Bumgarner — err, Saunders — and one of his rodeo partners, Jaxson Tucker, won $26,560 in a team-roping rodeo competition in December. The Rancho Rio Arena posted a picture of the pair on Facebook, highlighting that they roped four steers in 31.36 seconds.

As Baggarly and Buchanan point out, Bumgarner also pointed out in a rodeo competition last March, just a couple days before pitching in a Cactus League game versus the Athletics, back when he was still with the Giants.

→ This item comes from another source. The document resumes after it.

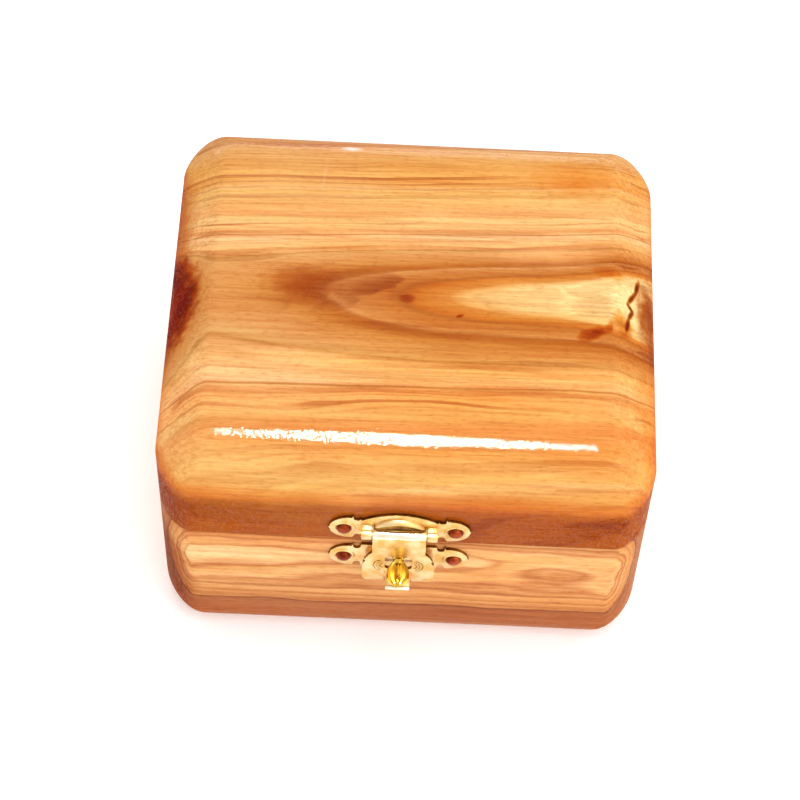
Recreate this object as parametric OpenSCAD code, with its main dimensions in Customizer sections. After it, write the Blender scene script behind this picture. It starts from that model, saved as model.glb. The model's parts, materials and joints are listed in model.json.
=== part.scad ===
// Small turned-edge wooden rosary box: two milled blocks, two butt hinges and a brass-plated swing hasp.
// Origin at the centre of the base's bottom face, +Z up, the hasp faces -Y, millimetres.

/* [Wood blocks] */
// Width of the box, left to right
box_w = 84; // [76:0.5:110]
// Depth of the wood, front to back
box_d = 74.6; // [66:0.2:100]
// Height of the base block
base_h = 32; // [28:0.5:50]
// Height of the lid block
lid_h = 20; // [18:0.5:34]
// How far each plan corner is cut back along the width
corner_x = 5.8; // [3:0.1:7]
// How far each plan corner is cut back along the depth
corner_y = 8.5; // [4:0.1:10]
// Shape of the plan corners: 1 is a flat cut, 2 a full ellipse
corner_power = 1.55; // [1.2:0.05:2.2]
// Small bevel on the two edges that meet at the seam
seam_bevel = 0.3; // [0.1:0.05:0.6]

/* [Lid top] */
// Height of the bevelled band round the lid's top
band_h = 6.6; // [4:0.1:8]
// How far the side bevels run in from the wall
side_run = 7.2; // [4:0.1:8.5]
// How far the rounded front and back edges run in from the wall
front_run = 9.2; // [5:0.1:11]
// Angle at which the front rounding leaves the wall
front_break = 24; // [5:1:40]
// Bulge of the side bevels: 1 is flat
side_bulge = 1.15; // [1:0.05:1.6]

/* [Base foot] */
// How far the base draws in at its bottom edge
foot_inset = 1.9; // [0.5:0.1:3]
// Height over which the base draws in
foot_h = 5.5; // [2:0.1:8]

/* [Hollows] */
// Thickness of the walls round the hollow
wall = 9; // [8:0.1:12]
// Thickness of the base's floor
floor_t = 6.6; // [4:0.1:10]
// Depth of the hollow in the lid
lid_hollow = 11.4; // [6:0.1:12]
// Radius of the cutter that milled the hollows' corners
cutter_r = 6; // [3:0.5:10]

/* [Hasp place] */
// Middle of the hasp, measured from the middle of the box
hasp_x = -0.5; // [-2:0.1:2]
// Height of the flap's hinge above the seam
flap_axis_up = 5; // [4.6:0.1:5.6]
// Gap between the flap's curl and the sheet behind it
curl_gap = 0.4; // [0.25:0.05:0.6]
// Height of the lid plate's nails above the seam
lid_ear_up = 4.7; // [4.2:0.1:5.5]
// Depth of the keeper plate's nails below the seam
keeper_ear_down = 4.5; // [4:0.1:5.5]
// Depth of the knob's axis below the seam
knob_down = 2.1; // [2:0.1:2.6]

/* [Hasp sheet] */
// Thickness of the stamped sheet
sheet_t = 0.6; // [0.4:0.05:0.8]
// Distance from the hasp's middle to each nail
ear_nail_x = 9.4; // [8.8:0.1:10.5]
// Distance from the hasp's middle to the tip of each ear
ear_tip_x = 12; // [11.5:0.1:13]
// Half the height of an ear
ear_half_h = 3.1; // [2.7:0.1:3.3]
// Height of the small point on each ear above its nail
ear_cusp_h = 3.8; // [3.5:0.1:4]
// Half the width of the plates between the ears
plate_half_w = 6.4; // [6:0.1:6.8]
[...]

Bumgarner suffered bruised ribs and a left shoulder AC sprain in 2017 when he got into a dirt bike accident. Given that, Bumgarner’s latest extracurricular activity does raise a concern for the Diamondbacks, who inked him to a five-year, $85 million contract two months ago. Baggarly and Buchanan asked Bumgarner about such a concern. Bumgarner referred them to the club’s managing partner Ken Kendrick. Kendrick directed them to GM Mike Hazen. Hazen declined speaking about “specific contract language.” For what it’s worth, Bumgarner says he primarily uses his right hand to rope.

The jig is up on Bumgarner’s hobby. He jokingly said to The Athletic’s pair, “I’m nervous about this interview right now.” He added, “I’m upset with both you two.”